* [EXERCISE OBJECTIVE] Select every line holding the word "objects" and copy it.
— begin DATA PROVIDED —
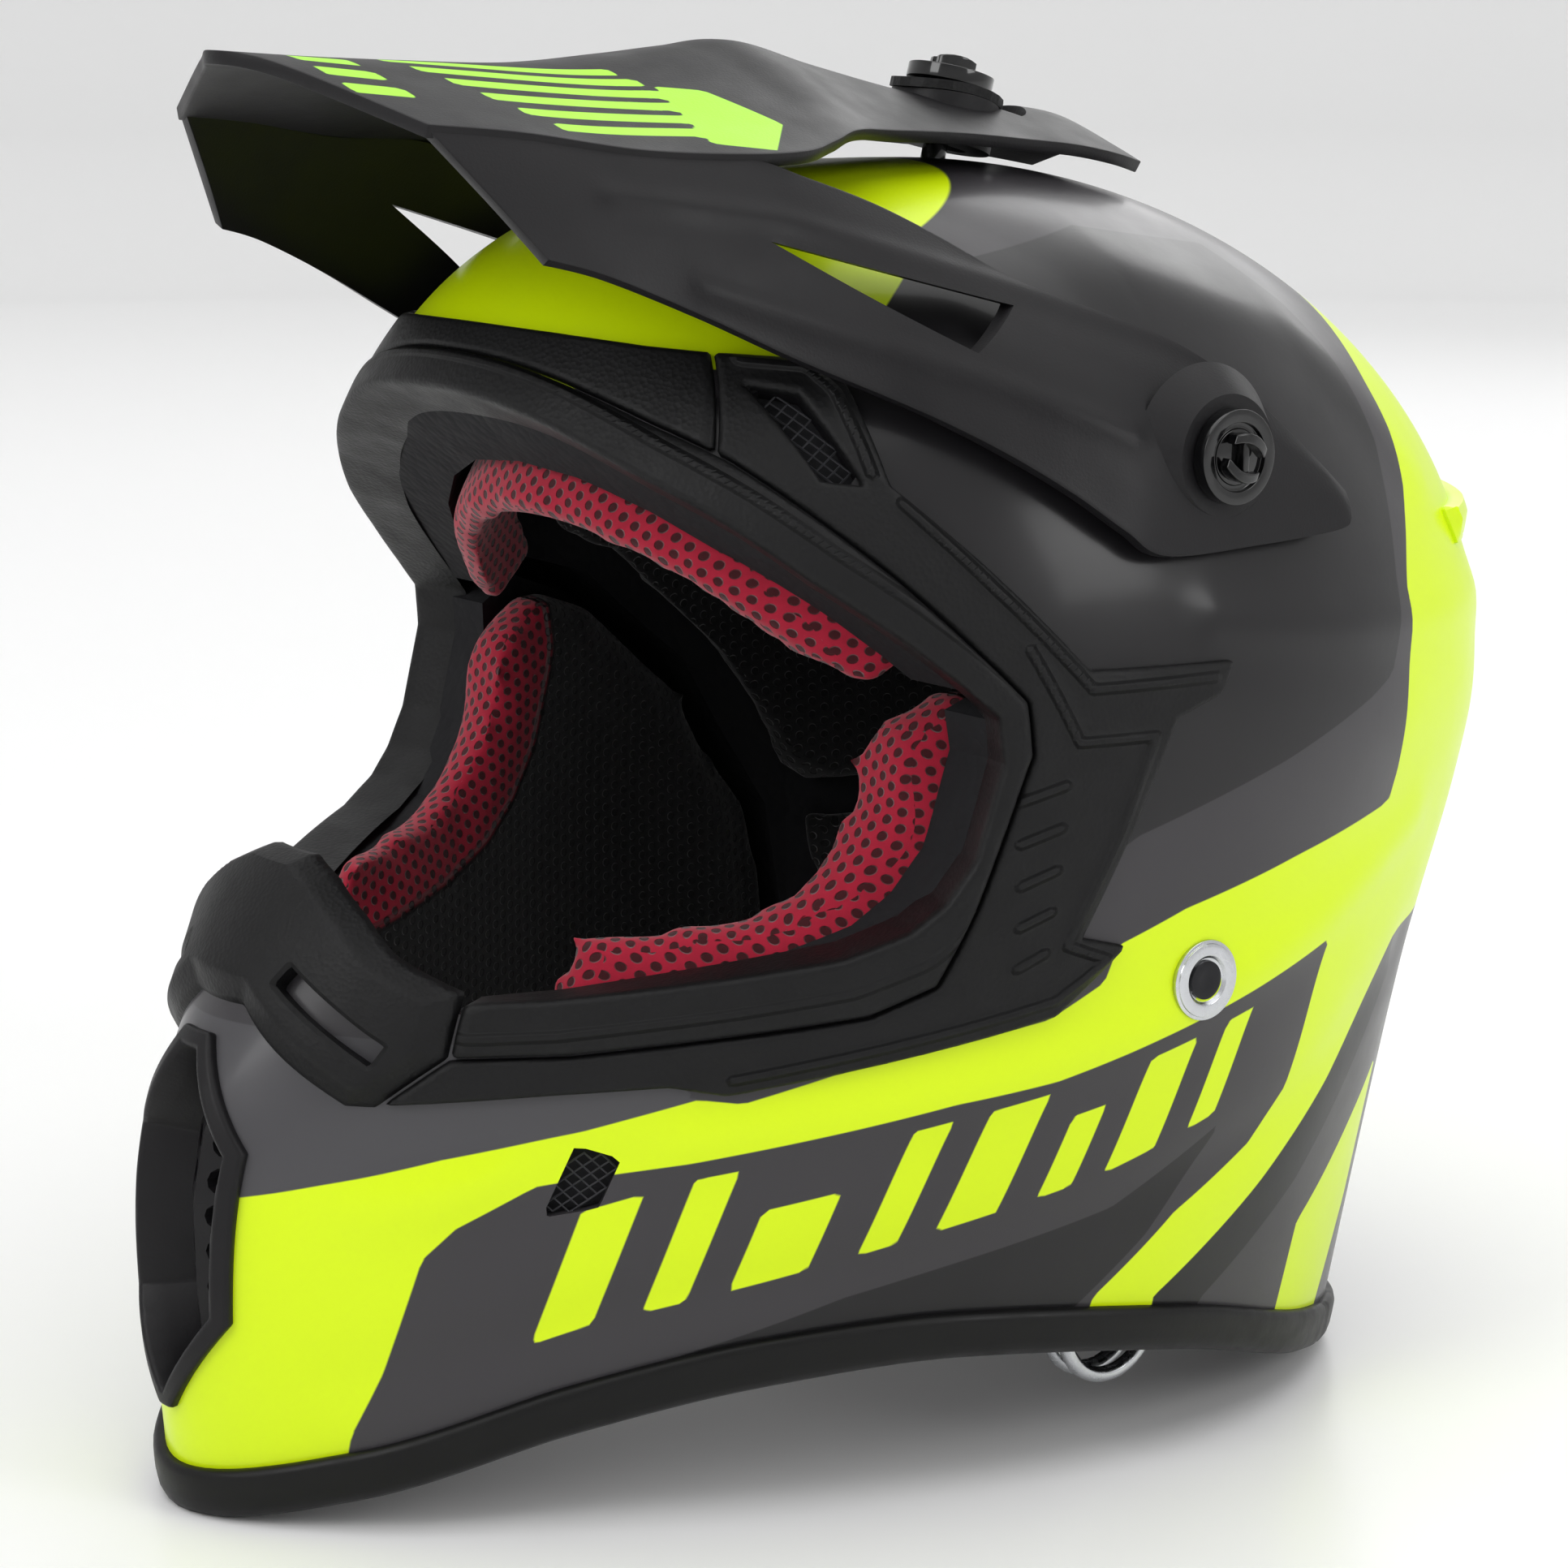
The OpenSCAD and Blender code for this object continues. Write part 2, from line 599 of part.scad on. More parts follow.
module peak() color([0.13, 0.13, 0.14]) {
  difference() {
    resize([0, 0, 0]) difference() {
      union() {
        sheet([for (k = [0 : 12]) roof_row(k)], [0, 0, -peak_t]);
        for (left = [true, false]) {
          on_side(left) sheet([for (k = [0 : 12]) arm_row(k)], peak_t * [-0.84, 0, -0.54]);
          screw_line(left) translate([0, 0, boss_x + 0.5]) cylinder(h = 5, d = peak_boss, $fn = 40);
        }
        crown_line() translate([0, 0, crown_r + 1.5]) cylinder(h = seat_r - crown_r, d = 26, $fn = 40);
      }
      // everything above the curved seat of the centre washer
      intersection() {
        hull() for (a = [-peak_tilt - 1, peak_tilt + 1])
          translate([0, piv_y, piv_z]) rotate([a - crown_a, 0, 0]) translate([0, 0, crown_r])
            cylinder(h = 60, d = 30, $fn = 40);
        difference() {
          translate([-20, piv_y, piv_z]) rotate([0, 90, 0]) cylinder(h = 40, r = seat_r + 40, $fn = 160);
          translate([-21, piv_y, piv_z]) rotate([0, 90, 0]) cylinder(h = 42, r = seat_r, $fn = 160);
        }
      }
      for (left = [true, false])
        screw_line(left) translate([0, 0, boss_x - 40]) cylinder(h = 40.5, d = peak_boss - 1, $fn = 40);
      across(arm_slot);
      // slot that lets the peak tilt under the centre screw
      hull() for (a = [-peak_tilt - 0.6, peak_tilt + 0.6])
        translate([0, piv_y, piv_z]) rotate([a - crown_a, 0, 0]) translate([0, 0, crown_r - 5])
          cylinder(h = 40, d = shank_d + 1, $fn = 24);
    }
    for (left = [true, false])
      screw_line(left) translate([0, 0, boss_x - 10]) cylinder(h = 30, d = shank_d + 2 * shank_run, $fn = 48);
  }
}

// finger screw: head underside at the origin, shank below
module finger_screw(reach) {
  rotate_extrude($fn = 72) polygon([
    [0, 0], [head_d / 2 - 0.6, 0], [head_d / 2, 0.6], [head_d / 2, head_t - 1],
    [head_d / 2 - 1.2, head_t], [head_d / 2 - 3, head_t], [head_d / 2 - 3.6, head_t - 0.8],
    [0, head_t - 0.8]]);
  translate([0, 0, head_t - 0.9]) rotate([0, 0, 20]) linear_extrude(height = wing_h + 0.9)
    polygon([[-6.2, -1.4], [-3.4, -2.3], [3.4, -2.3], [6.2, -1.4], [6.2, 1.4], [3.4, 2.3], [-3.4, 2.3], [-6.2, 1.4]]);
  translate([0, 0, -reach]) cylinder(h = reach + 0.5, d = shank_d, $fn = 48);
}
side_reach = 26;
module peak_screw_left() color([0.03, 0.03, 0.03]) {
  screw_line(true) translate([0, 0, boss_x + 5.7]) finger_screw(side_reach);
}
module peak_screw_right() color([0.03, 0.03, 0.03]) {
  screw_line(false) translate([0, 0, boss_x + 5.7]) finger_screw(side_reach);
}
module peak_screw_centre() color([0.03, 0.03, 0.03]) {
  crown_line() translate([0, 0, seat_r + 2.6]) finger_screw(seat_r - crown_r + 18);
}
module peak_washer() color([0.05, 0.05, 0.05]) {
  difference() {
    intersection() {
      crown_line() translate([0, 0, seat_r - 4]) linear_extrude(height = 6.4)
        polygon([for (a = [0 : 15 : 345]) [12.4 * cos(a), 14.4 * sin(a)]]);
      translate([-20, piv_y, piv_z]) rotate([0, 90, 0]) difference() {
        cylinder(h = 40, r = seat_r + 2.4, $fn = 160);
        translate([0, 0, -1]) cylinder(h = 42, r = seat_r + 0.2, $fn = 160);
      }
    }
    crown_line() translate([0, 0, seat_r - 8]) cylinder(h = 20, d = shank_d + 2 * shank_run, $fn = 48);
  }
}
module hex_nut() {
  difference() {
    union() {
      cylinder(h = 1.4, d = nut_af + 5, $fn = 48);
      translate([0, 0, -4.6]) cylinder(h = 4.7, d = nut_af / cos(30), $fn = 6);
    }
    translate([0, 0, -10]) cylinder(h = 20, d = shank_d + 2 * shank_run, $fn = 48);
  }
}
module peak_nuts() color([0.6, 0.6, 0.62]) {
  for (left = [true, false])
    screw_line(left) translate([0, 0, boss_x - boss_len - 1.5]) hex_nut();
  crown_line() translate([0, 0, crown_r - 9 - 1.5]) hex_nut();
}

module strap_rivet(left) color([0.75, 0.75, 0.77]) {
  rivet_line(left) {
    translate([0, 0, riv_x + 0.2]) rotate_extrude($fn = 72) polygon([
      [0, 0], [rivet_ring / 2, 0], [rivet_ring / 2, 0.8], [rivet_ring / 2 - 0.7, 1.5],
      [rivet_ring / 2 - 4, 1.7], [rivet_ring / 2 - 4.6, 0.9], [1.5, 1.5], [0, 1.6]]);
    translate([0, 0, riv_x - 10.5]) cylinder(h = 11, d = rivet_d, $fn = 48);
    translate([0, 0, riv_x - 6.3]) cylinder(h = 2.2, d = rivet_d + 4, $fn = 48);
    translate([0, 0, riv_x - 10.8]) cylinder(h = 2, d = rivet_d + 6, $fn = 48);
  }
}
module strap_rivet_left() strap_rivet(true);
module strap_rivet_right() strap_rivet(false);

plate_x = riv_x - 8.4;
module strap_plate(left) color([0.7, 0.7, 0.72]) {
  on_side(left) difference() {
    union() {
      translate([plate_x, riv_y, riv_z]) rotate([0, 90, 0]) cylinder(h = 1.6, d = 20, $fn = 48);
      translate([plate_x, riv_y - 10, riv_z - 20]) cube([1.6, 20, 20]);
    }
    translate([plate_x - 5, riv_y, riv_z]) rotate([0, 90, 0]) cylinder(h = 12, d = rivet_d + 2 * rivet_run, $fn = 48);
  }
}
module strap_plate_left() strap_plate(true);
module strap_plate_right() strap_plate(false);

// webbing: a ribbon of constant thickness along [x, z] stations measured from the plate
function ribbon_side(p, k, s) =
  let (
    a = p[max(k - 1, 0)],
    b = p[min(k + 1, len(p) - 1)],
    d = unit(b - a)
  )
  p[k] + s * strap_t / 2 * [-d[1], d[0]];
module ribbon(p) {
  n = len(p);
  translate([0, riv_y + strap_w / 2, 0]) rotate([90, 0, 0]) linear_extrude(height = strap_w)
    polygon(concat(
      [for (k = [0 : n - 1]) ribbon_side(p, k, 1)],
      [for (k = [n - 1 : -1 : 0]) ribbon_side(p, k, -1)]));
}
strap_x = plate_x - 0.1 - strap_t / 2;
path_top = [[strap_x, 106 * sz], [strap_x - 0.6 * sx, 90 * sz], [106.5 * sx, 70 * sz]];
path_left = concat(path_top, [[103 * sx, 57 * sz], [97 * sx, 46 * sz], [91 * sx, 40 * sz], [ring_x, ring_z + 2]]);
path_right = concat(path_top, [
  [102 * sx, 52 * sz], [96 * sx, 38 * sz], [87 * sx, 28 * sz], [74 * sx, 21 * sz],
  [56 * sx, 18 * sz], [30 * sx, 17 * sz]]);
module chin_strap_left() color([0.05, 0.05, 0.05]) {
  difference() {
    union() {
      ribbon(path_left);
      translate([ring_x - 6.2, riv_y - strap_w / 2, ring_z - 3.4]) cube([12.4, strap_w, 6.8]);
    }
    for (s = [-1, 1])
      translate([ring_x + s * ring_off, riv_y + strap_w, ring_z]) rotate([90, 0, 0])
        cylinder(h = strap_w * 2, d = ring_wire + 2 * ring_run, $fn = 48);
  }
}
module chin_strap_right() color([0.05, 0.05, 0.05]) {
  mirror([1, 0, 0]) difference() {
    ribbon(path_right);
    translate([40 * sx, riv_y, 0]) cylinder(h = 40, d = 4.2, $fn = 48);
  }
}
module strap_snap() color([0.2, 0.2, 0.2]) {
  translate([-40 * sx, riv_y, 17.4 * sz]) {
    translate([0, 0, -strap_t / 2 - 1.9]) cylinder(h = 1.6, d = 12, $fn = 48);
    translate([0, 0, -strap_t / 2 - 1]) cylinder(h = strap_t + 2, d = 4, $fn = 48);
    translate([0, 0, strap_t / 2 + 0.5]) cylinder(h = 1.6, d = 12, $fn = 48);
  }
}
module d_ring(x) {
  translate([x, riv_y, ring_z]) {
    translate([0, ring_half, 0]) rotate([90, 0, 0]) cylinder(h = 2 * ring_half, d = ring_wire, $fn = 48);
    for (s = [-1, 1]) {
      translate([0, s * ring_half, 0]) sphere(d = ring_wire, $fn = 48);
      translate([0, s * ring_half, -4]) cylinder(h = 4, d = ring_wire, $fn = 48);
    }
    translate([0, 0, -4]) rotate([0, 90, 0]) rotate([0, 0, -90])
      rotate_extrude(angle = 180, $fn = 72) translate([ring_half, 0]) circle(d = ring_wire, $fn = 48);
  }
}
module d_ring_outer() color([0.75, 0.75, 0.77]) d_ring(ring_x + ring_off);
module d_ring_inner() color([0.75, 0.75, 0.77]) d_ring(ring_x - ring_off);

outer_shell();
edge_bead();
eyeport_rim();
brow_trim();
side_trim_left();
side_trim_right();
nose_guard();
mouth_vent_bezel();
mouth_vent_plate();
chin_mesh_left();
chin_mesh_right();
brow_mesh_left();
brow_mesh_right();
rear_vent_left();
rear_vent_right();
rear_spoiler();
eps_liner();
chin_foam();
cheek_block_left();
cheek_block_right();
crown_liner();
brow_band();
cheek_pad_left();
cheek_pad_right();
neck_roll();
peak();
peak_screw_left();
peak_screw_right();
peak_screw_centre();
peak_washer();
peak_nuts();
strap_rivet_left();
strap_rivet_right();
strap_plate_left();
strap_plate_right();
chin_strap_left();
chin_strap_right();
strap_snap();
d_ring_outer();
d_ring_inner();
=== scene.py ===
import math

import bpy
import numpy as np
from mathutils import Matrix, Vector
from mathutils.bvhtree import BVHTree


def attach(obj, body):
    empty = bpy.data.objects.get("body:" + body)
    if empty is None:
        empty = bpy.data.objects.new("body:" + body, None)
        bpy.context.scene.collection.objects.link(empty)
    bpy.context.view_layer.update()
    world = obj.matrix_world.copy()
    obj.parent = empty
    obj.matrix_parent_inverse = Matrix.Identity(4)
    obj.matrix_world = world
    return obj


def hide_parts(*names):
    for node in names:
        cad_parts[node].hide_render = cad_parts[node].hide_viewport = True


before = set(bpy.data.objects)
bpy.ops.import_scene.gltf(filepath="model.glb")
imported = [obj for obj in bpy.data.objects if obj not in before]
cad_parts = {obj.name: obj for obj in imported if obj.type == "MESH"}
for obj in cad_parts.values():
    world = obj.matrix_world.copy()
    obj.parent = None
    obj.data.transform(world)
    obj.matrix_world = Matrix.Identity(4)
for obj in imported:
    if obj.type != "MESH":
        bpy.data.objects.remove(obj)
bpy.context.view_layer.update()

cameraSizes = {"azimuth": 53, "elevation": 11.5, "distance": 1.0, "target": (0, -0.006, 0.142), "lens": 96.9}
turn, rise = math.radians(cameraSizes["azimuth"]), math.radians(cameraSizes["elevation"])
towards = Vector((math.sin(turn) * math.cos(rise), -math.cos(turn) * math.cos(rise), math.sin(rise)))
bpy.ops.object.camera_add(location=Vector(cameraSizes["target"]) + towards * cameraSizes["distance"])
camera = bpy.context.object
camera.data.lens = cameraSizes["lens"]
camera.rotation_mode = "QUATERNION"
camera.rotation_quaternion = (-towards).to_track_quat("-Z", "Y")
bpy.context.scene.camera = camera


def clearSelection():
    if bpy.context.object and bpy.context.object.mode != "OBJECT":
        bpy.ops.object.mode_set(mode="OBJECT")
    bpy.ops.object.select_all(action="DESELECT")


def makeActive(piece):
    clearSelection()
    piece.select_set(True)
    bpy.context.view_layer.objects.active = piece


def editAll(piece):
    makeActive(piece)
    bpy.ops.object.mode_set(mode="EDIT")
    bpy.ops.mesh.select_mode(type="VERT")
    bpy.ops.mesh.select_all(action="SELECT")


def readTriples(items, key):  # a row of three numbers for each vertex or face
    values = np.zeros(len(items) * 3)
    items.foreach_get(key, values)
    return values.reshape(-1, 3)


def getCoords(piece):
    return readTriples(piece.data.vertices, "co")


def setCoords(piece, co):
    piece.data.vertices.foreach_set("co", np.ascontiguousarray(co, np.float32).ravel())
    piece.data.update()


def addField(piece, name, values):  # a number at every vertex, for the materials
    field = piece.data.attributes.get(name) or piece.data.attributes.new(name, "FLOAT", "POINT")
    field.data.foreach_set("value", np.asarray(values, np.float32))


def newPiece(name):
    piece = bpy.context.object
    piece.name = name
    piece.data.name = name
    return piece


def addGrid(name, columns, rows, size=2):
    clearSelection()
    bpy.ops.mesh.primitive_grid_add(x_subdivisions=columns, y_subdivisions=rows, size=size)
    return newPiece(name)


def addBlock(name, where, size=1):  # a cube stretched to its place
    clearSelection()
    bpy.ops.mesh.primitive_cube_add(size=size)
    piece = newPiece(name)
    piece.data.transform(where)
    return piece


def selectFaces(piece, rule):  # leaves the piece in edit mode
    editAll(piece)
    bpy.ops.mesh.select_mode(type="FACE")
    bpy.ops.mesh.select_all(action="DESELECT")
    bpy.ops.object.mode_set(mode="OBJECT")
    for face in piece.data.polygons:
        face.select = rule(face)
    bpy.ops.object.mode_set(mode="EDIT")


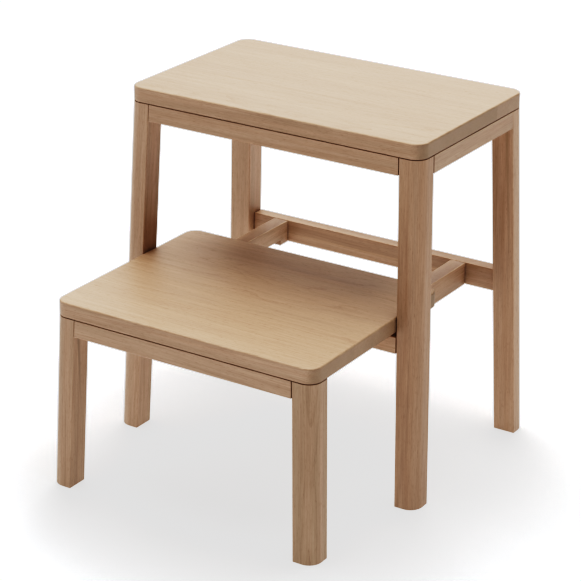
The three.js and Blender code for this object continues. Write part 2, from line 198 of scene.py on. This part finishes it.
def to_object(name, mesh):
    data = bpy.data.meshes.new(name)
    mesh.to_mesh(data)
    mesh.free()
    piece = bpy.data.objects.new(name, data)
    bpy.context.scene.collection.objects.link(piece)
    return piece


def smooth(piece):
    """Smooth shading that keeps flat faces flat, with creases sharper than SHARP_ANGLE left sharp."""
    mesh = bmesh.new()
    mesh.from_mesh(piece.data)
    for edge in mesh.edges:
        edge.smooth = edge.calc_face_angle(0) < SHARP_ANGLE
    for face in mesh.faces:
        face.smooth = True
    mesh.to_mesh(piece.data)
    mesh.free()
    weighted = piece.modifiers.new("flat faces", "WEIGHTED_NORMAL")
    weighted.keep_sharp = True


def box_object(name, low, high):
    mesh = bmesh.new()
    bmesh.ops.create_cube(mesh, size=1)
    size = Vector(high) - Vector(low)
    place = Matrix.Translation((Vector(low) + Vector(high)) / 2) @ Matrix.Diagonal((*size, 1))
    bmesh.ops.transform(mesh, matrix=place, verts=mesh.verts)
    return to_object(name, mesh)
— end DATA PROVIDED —
* [ANSWER IN FULL]
    empty = bpy.data.objects.get("body:" + body)
        empty = bpy.data.objects.new("body:" + body, None)
        bpy.context.scene.collection.objects.link(empty)
before = set(bpy.data.objects)
imported = [obj for obj in bpy.data.objects if obj not in before]
        bpy.data.objects.remove(obj)
    bpy.context.view_layer.objects.active = piece
    piece = bpy.data.objects.new(name, data)
    bpy.context.scene.collection.objects.link(piece)